Practical steps for owners and trustees
Start early. Planning should begin years before retirement to allow for training, tax planning and legal structuring. Waiting until a health crisis or unexpected event forces decisions can result in rushed choices and costly disputes.
Inventory assets and goals. Determine which assets should remain in the business, which can fund other heirs, and what lifestyle needs the owner expects in retirement. Consider how much control you wish to retain and whether heirs should inherit equally or based on merit and interest.
Choose the right trust. Decide between a revocable trust for flexibility or an irrevocable trust for asset protection and tax benefits. Draft terms addressing voting control, distributions, trustee succession and conditions for heirs’ involvement.
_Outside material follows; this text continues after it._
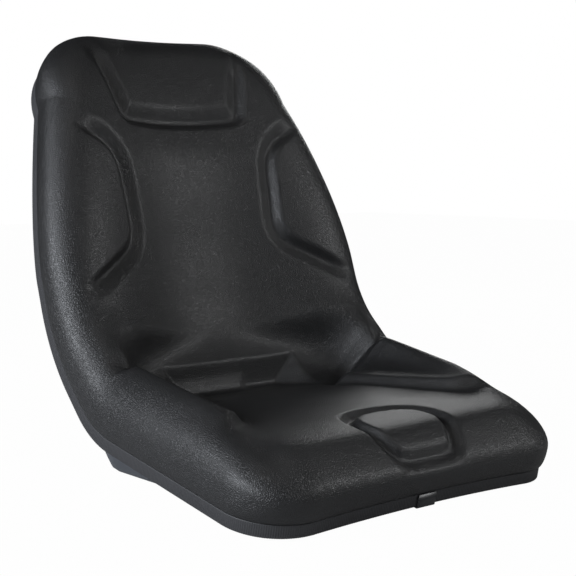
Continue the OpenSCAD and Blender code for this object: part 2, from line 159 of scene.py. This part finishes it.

Draft a buy‑sell agreement. Work with attorneys and accountants to create or update a buy‑sell agreement that coordinates with your trust. Fund it with life insurance or other resources so that the surviving owners or the company can purchase interests quickly when needed.
Develop next‑generation leaders. Invest in the education and training of heirs. Invite them to participate in family council meetings and board discussions. Establish performance expectations and milestone requirements for leadership roles.
Review regularly. Businesses and families evolve. Update the succession plan when key employees depart, the business expands, or tax laws change. Regular reviews ensure the plan remains aligned with the owner’s goals and the family’s circumstances.
A living legacy
Successful succession planning transcends legal documents. It is a conversation among family members, a commitment to stewardship and a willingness to adapt. By combining trusts, buy‑sell agreements and leadership development, business owners can pass not just wealth but also vision and values to the next generation. Early planning provides peace of mind for founders, stability for employees and clarity for heirs. For trustees, understanding these tools and guiding clients through them is essential to preserving family businesses and strengthening the very foundations of multi‑generational wealth.